For now I am tentatively closing this issue as there is nothing we can do here, and follow the related issue instead. If something changes, this issue should be reopened though.

That’s great, as one possibility has been removed. The next to try would be zlib-ng then (while leaving sha1-asm disabled)? Maybe change it to the normal backend to retain some performance. If that still doesn’t work, try with max-performance-safe alone, that is pure Rust then.

Thanks for the swift response!

I will disable sha1-asm and leaving only zlib-ng, since IMO zlib-ng is more battle-tested and it provides more speedup than sha1-asm.

That’s interesting as it doesn’t reproduce (or is nothing I encountered) in this CI yet. Thus another possible cause may be be miscompilation, in addition to assembly as potential cause.

If the issue is miscompilation, then adding rustflags = ["-Ctarget-cpu=native"] (or removing it) might affect codegen and maybe resolves the issue that way.
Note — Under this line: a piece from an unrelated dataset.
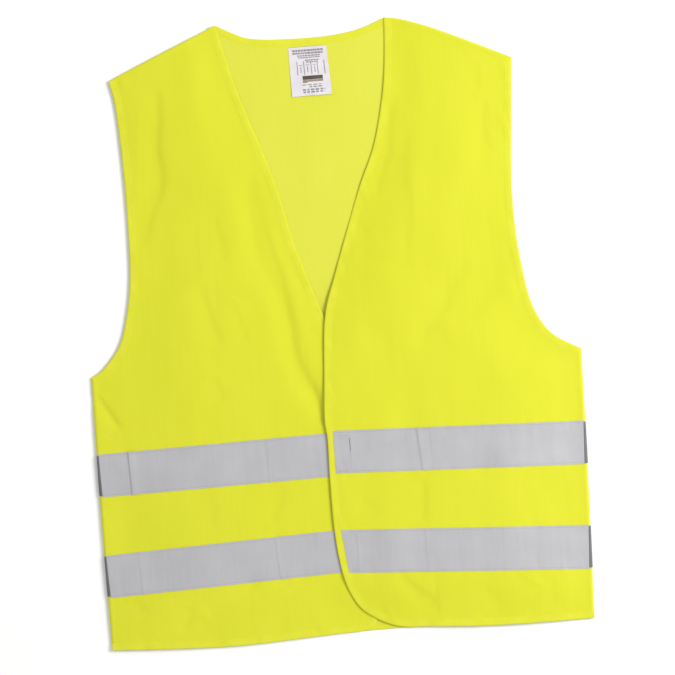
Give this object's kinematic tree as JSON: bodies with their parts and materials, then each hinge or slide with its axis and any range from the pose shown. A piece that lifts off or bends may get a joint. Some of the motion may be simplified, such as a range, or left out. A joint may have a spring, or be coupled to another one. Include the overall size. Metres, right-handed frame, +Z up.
{
  "type": "high visibility vest",
  "caption": "Sleeveless V-neck safety vest in fluorescent yellow knit with reflective bands and an overlapping hook-and-loop front, lying flat.",
  "frame": {"origin": "middle of the underside of the vest lying flat on its back (centre of the plan, on the table)", "axes": "+X to the wearer's left, +Y from the hem to the neck, +Z up off the table, towards the fronts"},
  "size_m": [0.5624, 0.7052, 0.012],
  "materials": {
    "yellow_fabric": "matt knitted polyester, fluorescent yellow",
    "yellow_binding": "matt folded edge tape, fluorescent yellow",
    "reflective_tape": "fine silver grey retroreflective fabric",
    "hook_loop": "woven nylon hook and loop tape",
    "label": "white satin",
    "thread": "sewing thread"
  },
  "bodies": {
    "vest_body": {"back_panel": "yellow_fabric", "left_front_panel": "yellow_fabric", "right_front_panel": "yellow_fabric", "left_side_seam": "yellow_fabric", "right_side_seam": "yellow_fabric", "left_shoulder_seam": "yellow_fabric", "right_shoulder_seam": "yellow_fabric", "back_neck_binding": "yellow_binding", "left_neck_binding": "yellow_binding", "right_neck_binding": "yellow_binding", "back_hem_binding": "yellow_binding", "left_armhole_back_binding": "yellow_binding", "right_armhole_back_binding": "yellow_binding", "left_armhole_front_binding": "yellow_binding", "right_armhole_front_binding": "yellow_binding", "left_front_hem_binding": "yellow_binding", "right_front_hem_binding": "yellow_binding", "back_upper_tape": "reflective_tape", "back_lower_tape": "reflective_tape", "left_front_upper_tape": "reflective_tape", "left_front_lower_tape": "reflective_tape", "right_front_upper_tape": "reflective_tape", "right_front_lower_tape": "reflective_tape", "back_tape_stitching": "thread", "left_front_tape_stitching": "thread", "right_front_tape_stitching": "thread", "label_stitching": "thread"},
    "left_flap": {"left_flap_panel": "yellow_fabric", "left_front_edge_binding": "yellow_binding", "left_flap_upper_tape": "reflective_tape", "left_flap_lower_tape": "reflective_tape", "upper_hook_patch": "hook_loop", "lower_hook_patch": "hook_loop", "left_flap_stitching": "thread"},
    "right_flap": {"right_flap_panel": "yellow_fabric", "right_front_edge_binding": "yellow_binding", "right_flap_upper_tape": "reflective_tape", "right_flap_lower_tape": "reflective_tape", "upper_loop_patch": "hook_loop", "lower_loop_patch": "hook_loop", "right_flap_stitching": "thread"},
    "label": {"care_label": "label"}
  },
  "joints": [
    {"name": "left_flap_open", "type": "hinge", "parent": "vest_body", "child": "left_flap", "pos_m": [0.088, 0, 0.015], "axis": [0, 1, 0], "range_deg": [0, 170]},
    {"name": "right_flap_open", "type": "hinge", "parent": "vest_body", "child": "right_flap", "pos_m": [-0.088, 0, 0.0116], "axis": [0, -1, 0], "range_deg": [0, 85]},
    {"name": "label_flip", "type": "hinge", "parent": "vest_body", "child": "label", "pos_m": [0, 0.3241, 0.00175], "axis": [-1, 0, 0], "range_deg": [0, 150]}
  ],
  "couplings": [
    {"joint": "right_flap_open", "follows": "left_flap_open", "ratio": 0.5}
  ]
}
If assembly is the issue, you could try to disable one or the other performance option, using either sha1-asm only or only libz-ng (or another zlib implementation for that matter). To do that, you would go with max-performance-safe, add a dependency to gix-features and add --features = ["fast-sha1"] or --features = ["zlib-ng"] (or another backend) to see issue is fixed that way.

Please note that I think for performance, a great zlib implementation is more important than a great hash implementation, even though I didn’t yet run tests to validate my hunch (as a disclaimer).

Thanks for letting me know how it goes.

PS: Maybe another possible issue is some strange interaction with the VM this runs on. After all, illegal instructions should always be run in tight algorithms like SHA1 or zlib-ng, so it should consistently crash. But it doesn’t, so might be related to something else entirely. In any case, changing the instructions in the binary might help to fix it merely by not using the maybe special instructions that come with assembly or certain super-optimized C code in zlib-ng.